— begin GIVEN DATA —

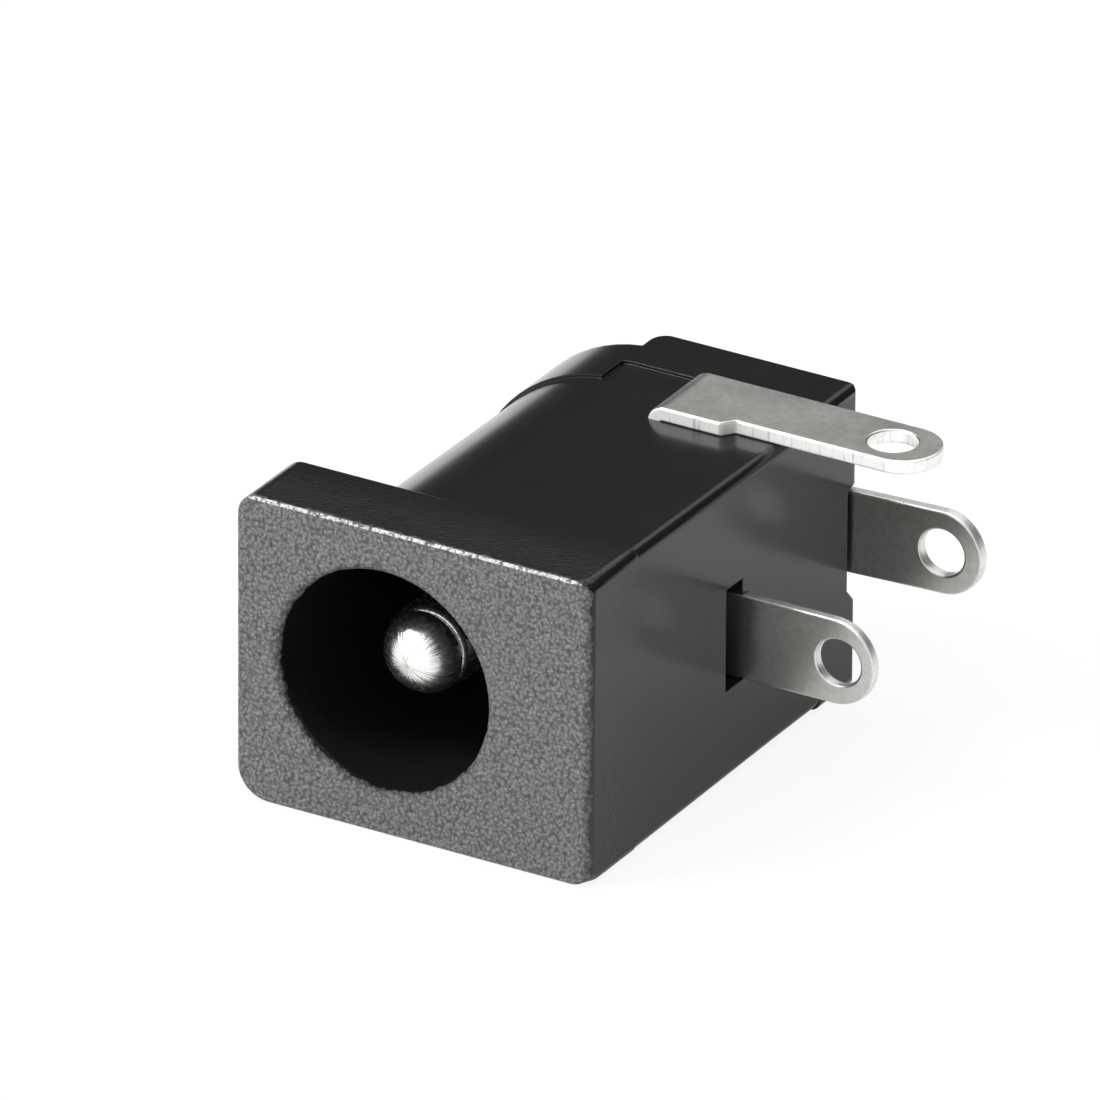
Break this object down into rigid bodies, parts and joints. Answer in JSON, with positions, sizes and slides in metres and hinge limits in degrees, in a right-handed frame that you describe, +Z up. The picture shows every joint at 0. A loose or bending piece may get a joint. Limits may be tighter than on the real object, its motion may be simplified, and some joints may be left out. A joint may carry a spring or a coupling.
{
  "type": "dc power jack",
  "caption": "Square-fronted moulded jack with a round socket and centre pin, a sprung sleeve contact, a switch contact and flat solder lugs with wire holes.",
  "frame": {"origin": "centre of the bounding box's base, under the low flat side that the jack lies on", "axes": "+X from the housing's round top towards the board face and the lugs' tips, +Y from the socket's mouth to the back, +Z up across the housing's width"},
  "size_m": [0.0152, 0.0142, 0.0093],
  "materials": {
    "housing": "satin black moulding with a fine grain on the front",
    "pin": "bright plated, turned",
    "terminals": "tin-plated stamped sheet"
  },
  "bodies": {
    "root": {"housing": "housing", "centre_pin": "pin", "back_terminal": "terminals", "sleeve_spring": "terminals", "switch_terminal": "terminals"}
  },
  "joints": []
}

— end GIVEN DATA —
— begin GIVEN DATA —

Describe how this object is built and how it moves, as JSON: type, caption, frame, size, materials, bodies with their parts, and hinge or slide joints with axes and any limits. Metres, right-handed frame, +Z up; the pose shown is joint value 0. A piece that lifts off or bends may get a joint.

— end GIVEN DATA —

EXERCISE DIRECTIONS
Identify each line containing the string "limits" and copy it out.

TASK RESPONSE
Break this object down into rigid bodies, parts and joints. Answer in JSON, with positions, sizes and slides in metres and hinge limits in degrees, in a right-handed frame that you describe, +Z up. The picture shows every joint at 0. A loose or bending piece may get a joint. Limits may be tighter than on the real object, its motion may be simplified, and some joints may be left out. A joint may carry a spring or a coupling.
Describe how this object is built and how it moves, as JSON: type, caption, frame, size, materials, bodies with their parts, and hinge or slide joints with axes and any limits. Metres, right-handed frame, +Z up; the pose shown is joint value 0. A piece that lifts off or bends may get a joint.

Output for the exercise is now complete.